*Set problem*. Keep to the lines between the one holding "Model this object" and the one holding "CLEARANCE = 0.3 * MM", inclusive, and write them out exactly.

━━━ Extracted information

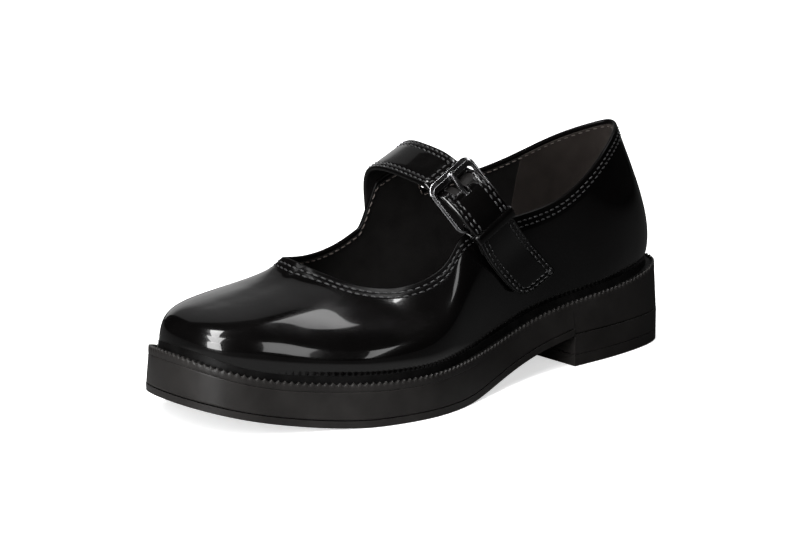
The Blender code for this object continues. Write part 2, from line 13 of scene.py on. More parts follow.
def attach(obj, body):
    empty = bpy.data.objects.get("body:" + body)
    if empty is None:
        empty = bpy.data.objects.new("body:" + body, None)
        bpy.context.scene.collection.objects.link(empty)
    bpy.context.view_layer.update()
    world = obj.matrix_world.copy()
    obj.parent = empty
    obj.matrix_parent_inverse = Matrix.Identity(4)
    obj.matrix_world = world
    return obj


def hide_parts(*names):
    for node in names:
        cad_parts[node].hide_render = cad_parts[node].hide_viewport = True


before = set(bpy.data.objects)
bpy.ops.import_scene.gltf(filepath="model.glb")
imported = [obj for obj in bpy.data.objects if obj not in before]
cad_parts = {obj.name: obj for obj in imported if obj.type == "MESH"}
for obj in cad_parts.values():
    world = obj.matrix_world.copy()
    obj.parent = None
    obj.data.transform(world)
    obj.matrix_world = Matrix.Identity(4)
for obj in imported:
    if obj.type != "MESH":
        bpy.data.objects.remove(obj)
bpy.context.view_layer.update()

MM = 0.001
SHOE_LENGTH = 268.0
GAP = 0.3

TREAD_THICKNESS = 3.0
HEEL_BREAST = 70.0
HEEL_LIFT_HEIGHT = 5.0
HEEL_BLOCK_TOP = 14.5
LEDGE_RISE = 1.8
FEATHER_INSET = 5.8
INWARD_PULL = 25.0
WALL = 1.8
FLIP_REACH = 8.5

STRAP_THICKNESS = 2.0
KEEPER_AT = 127.3
KEEPER_WIDTH = 4.5
KEEPER_THICKNESS = 0.9
STRAP_FRONT_CORNER = 8.0
STRAP_BACK_CORNER = 2.2
STRAP_ROOT_CORNER = 4.0

# Sole outline: one row for each station, side of the inner and of the outer edge.
OUTLINE = (
    # station, inner, outer
    (4.0, -16.5, 13.6), (12.0, -24.5, 20.2), (24.0, -30.0, 24.6), (45.0, -32.4, 28.6),
    (70.0, -32.4, 30.6), (92.0, -32.2, 32.4), (112.0, -32.4, 36.8), (132.0, -34.2, 43.6),
    (150.0, -37.2, 50.0), (167.0, -41.2, 53.8), (184.0, -44.8, 53.4), (200.0, -46.5, 49.8),
    (216.0, -46.6, 43.0), (232.0, -44.4, 36.8), (247.0, -39.4, 31.4), (258.0, -30.6, 25.0),
    (265.0, -18.6, 15.6),
)
TOE_SIDE = -4.0
ARC_STEPS = 1200
SPREAD_STEPS = 2000

# Sole heights: underside of the forepart and shank, and top edge of the sole wall.
UNDERSIDE = (
    # station, height
    (70.0, 14.0), (85.0, 11.6), (100.0, 8.8), (112.0, 6.3), (125.0, 3.6), (135.0, 1.7),
    (146.0, 0.3), (158.0, 0.0), (200.0, 0.0), (215.0, 0.9), (230.0, 3.1), (245.0, 6.3),
    (258.0, 9.8), (268.0, 12.8),
)
TOP_EDGE = (
    # station, height
    (0.0, 37.8), (10.0, 35.9), (20.0, 34.2), (40.0, 31.9), (60.0, 30.4), (80.0, 28.4),
    (100.0, 25.0), (115.0, 22.3), (130.0, 20.4), (150.0, 19.0), (170.0, 18.4), (190.0, 18.5),
    (210.0, 19.4), (230.0, 21.6), (245.0, 24.8), (258.0, 28.9), (268.0, 32.8),
)

# Ribs of the last, from the heel round the outer side to the toe and back along the inner side.
# Each rib climbs from the feather line at its station to a point of the topline. lean is the
# outward tilt of its foot and rise the slope of its top, both in degrees; foot and top are the
# lengths of the handles that bend it. flip is how far the edge of the throat turns up.
RIBS = (
    # half, station, top side, top station, top height, foot, lean, top, rise, flip
    ("outer", 0.0, -2.0, 18.0, 100.4, 18.0, 20.0, 20.0, 70.0, 0.0),
    ("outer", 14.0, 10.0, 28.0, 97.8, 17.0, 18.0, 20.0, 72.0, 0.0),
    ("outer", 32.0, 19.5, 44.0, 91.3, 18.0, 20.0, 22.0, 76.0, 0.0),
    ("outer", 55.0, 24.5, 61.0, 82.0, 15.0, 17.0, 16.0, 82.0, 0.0),
    ("outer", 80.0, 26.5, 80.0, 74.5, 14.0, 16.0, 15.0, 83.0, 0.0),
    ("outer", 103.0, 28.5, 101.0, 72.0, 14.0, 14.0, 15.0, 82.0, 0.0),
    ("outer", 125.0, 31.5, 123.0, 71.0, 15.0, 10.0, 16.0, 76.0, 0.0),
    ("outer", 145.0, 34.0, 140.5, 67.3, 16.0, 10.0, 16.0, 69.0, 0.0),
    ("outer", 160.0, 34.0, 149.6, 57.6, 15.0, 13.0, 15.0, 60.0, 0.0),
    ("outer", 178.0, 30.0, 163.5, 50.8, 15.5, 19.0, 16.0, 45.0, 0.3),
    ("outer", 198.0, 21.0, 173.0, 48.3, 16.5, 24.0, 20.0, 29.0, 1.0),
    ("outer", 218.0, 11.0, 180.1, 48.6, 16.5, 24.0, 28.0, 18.0, 1.7),
    ("outer", 238.0, 2.5, 185.3, 50.5, 15.0, 18.0, 42.0, 9.0, 2.3),
    ("outer", 256.0, -3.5, 189.4, 52.3, 15.0, 11.0, 54.0, 8.5, 2.9),
    ("inner", 268.0, -9.0, 191.9, 53.6, 17.0, 3.0, 53.0, 11.0, 3.1),
    ("inner", 254.0, -14.0, 193.4, 54.6, 22.0, -3.0, 41.0, 15.0, 3.3),
    ("inner", 238.0, -20.0, 192.6, 55.4, 21.5, 4.0, 27.0, 22.0, 2.6),
    ("inner", 220.0, -25.5, 190.3, 55.6, 18.0, 11.0, 17.0, 34.0, 1.6),
    ("inner", 200.0, -30.0, 182.4, 54.8, 17.0, 11.0, 14.0, 47.0, 0.6),
    ("inner", 178.0, -33.2, 169.8, 54.0, 16.0, 11.0, 13.0, 66.0, 0.0),
    ("inner", 155.0, -34.5, 152.0, 57.0, 15.0, 13.0, 13.0, 76.0, 0.0),
    ("inner", 132.0, -33.8, 133.0, 66.0, 15.0, 15.0, 16.0, 80.0, 0.0),
    ("inner", 106.0, -31.0, 108.0, 75.5, 16.0, 16.0, 18.0, 80.0, 0.0),
    ("inner", 80.0, -28.5, 80.0, 80.5, 16.0, 17.0, 18.0, 80.0, 0.0),
    ("inner", 55.0, -26.0, 57.0, 86.0, 17.0, 18.0, 18.0, 80.0, 0.0),
    ("inner", 32.0, -21.0, 36.0, 93.2, 18.0, 20.0, 20.0, 78.0, 0.0),
    ("inner", 14.0, -12.5, 22.5, 98.2, 20.0, 20.0, 23.0, 71.0, 0.0),
)

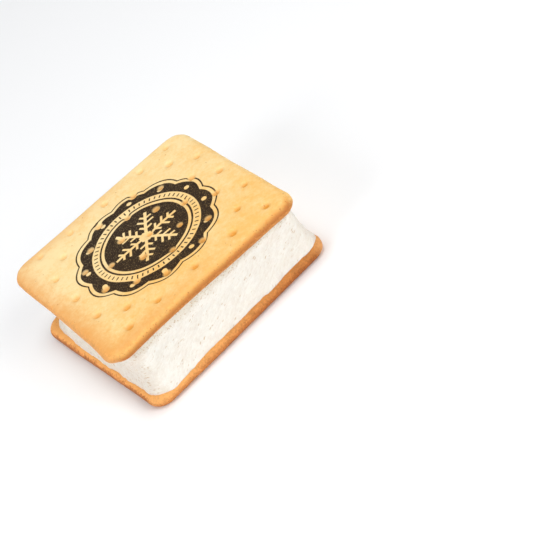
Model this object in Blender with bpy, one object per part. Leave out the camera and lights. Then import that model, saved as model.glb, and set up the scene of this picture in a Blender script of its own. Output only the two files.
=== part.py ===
"""Ice cream sandwich: a slab of vanilla ice cream between two docked square biscuits.

Lengths are in metres and +Z is up. The sandwich lies flat, with the lower biscuit's docked face at Z = 0,
and the origin is under the middle of its bounding box.
"""

import math
import random
from dataclasses import dataclass

import bmesh
import bpy
from mathutils import Euler, Matrix, Vector, noise

MM = 0.001

# Whole sandwich
HEIGHT_TO_UPPER_BISCUIT = 22.7 * MM
CLEARANCE = 0.3 * MM

# Biscuits, each modelled with its inner face at Z = 0 and its docked outer face up
SIDE = 76.0 * MM
THICKNESS = 4.4 * MM
CORNER_STEPS = 6
OUTER_EDGE_ROUND = 2.3 * MM
INNER_EDGE_ROUND = 1.9 * MM
EDGE_STEPS = 3
SHOULDER_WIDTH = 3.5 * MM
SHOULDER_DROP = 0.25 * MM
OUTLINE_WANDER = 0.55 * MM
OUTLINE_WANDER_LENGTH = 26.0 * MM
EDGE_FOCUS = 8
# Where the upper biscuit's outline is drawn out or in: X, Y, reach and width of each place
UPPER_PULLS = (
    (38 * MM, -38 * MM, 1.5 * MM, 10 * MM),
    (38 * MM, 38 * MM, 1.0 * MM, 6.5 * MM),
    (-38 * MM, -32 * MM, -0.4 * MM, 9 * MM),
    (-38 * MM, 2 * MM, 0.3 * MM, 12 * MM),
    (-28 * MM, 38 * MM, -0.3 * MM, 9 * MM),
)
FACE_WANDER = 0.25 * MM
FACE_WANDER_LENGTH = 22.0 * MM

# Docking dimples, in rows that alternate between two square lattices
DIMPLE_PITCH = 15.4 * MM
DIMPLE_ROWS = 5
DIMPLE_CENTRE = Vector((-0.8 * MM, 1.4 * MM))
DIMPLE_JITTER = 0.5 * MM
CORNER_DIMPLE_SHIFT = Vector((1.0 * MM, -2.8 * MM))
DIMPLE_RADIUS = 1.3 * MM
DIMPLE_DEPTH = 1.0 * MM
DIMPLE_RAISE = 0.3 * MM
DIMPLE_SIDES = 8
DIMPLE_RINGS = 6

# Ice cream
ICE_CENTRE = Vector((1.0 * MM, 0.65 * MM))
ICE_HALF_X = 35.2 * MM
ICE_HALF_Y = 35.25 * MM
ICE_CORNER_RADIUS = 6.2 * MM
ICE_COLUMNS = 116
ICE_ROWS = 8
ICE_HOLLOW = 0.4 * MM
ICE_SPREAD = 0.7 * MM
ICE_RIPPLE = 0.5 * MM
ICE_RIPPLE_LENGTH = 9.0 * MM
ICE_RIPPLE_FLATTENING = 2.0
ICE_RIPPLE_SEED = 68
ICE_PITTING = 0.35 * MM
ICE_PIT_LENGTH = 3.0 * MM
ICE_PIT_SEED = 17
# Where the foot of the ice cream is squeezed out or drawn in: X, Y, reach and width of each place
ICE_SWELLS = (
    (35 * MM, -36 * MM, 1.0 * MM, 6 * MM),
    (20 * MM, -36 * MM, 1.1 * MM, 8 * MM),
    (4 * MM, -36 * MM, 0.9 * MM, 8 * MM),
    (-12 * MM, -36 * MM, 1.1 * MM, 8 * MM),
    (-33 * MM, -33 * MM, -0.5 * MM, 6 * MM),
    (37 * MM, -26 * MM, 0.4 * MM, 8 * MM),
    (37 * MM, 14 * MM, -0.1 * MM, 9 * MM),
    (37 * MM, 29 * MM, -0.5 * MM, 5 * MM),
    (30 * MM, 37 * MM, 0.7 * MM, 9 * MM),
    (-34 * MM, 12 * MM, 0.9 * MM, 9 * MM),
    (-6 * MM, 36 * MM, 0.8 * MM, 10 * MM),
)
# Where the side is hollowed above the foot, in the same order, and how far up the hollow is full
ICE_DENTS = ((-34 * MM, -36 * MM, -2.6 * MM, 9 * MM),)
ICE_DENT_START = 0.2

# Colours and surfaces
GOLDEN = (0.86, 0.56, 0.25)
TOASTED = (0.66, 0.33, 0.12)
VANILLA = (0.93, 0.90, 0.84)
BISCUIT_ROUGHNESS = 0.75
ICE_ROUGHNESS = 0.6
SMOOTH_ANGLE = math.radians(40)


@dataclass(frozen=True)
class Biscuit:
    """What differs between the two biscuits."""

    name: str
    corner_radius: float
    location: Vector
    rotation: Euler
    face_relief: float
    seed: int
    outline_seed: float
    pulls: tuple


UPPER = Biscuit(
    name="biscuit_top",
    corner_radius=7.0 * MM,
    location=Vector((0.55 * MM, 0.33 * MM, HEIGHT_TO_UPPER_BISCUIT)),
    rotation=Euler((math.radians(-0.89), math.radians(0.50), math.radians(-2.86))),
    face_relief=1.0,
    seed=3,
    outline_seed=38.37,
    pulls=UPPER_PULLS,
)
LOWER = Biscuit(
    name="biscuit_bottom",
    corner_radius=6.2 * MM,
    location=Vector((0, 0, THICKNESS)),
    rotation=Euler((math.pi, 0, 0)),
    face_relief=0.0,
    seed=8,
    outline_seed=182.37,
    pulls=(),
)


def clear_scene():
    for item in list(bpy.data.objects):
        bpy.data.objects.remove(item, do_unlink=True)


def new_collection(name):
    collection = bpy.data.collections.new(name)
    bpy.context.scene.collection.children.link(collection)
    return collection


def new_material(name, colour, roughness):
    material = bpy.data.materials.new(name)
    material.use_nodes = True
    shader = material.node_tree.nodes["Principled BSDF"]
    shader.inputs["Base Color"].default_value = (*colour, 1)
    shader.inputs["Roughness"].default_value = roughness
    shader.inputs["Metallic"].default_value = 0
    return material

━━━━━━

*Problem solution*.
Model this object in Blender with bpy, one object per part. Leave out the camera and lights. Then import that model, saved as model.glb, and set up the scene of this picture in a Blender script of its own. Output only the two files.
=== part.py ===
"""Ice cream sandwich: a slab of vanilla ice cream between two docked square biscuits.

Lengths are in metres and +Z is up. The sandwich lies flat, with the lower biscuit's docked face at Z = 0,
and the origin is under the middle of its bounding box.
"""

import math
import random
from dataclasses import dataclass

import bmesh
import bpy
from mathutils import Euler, Matrix, Vector, noise

MM = 0.001

# Whole sandwich
HEIGHT_TO_UPPER_BISCUIT = 22.7 * MM
CLEARANCE = 0.3 * MM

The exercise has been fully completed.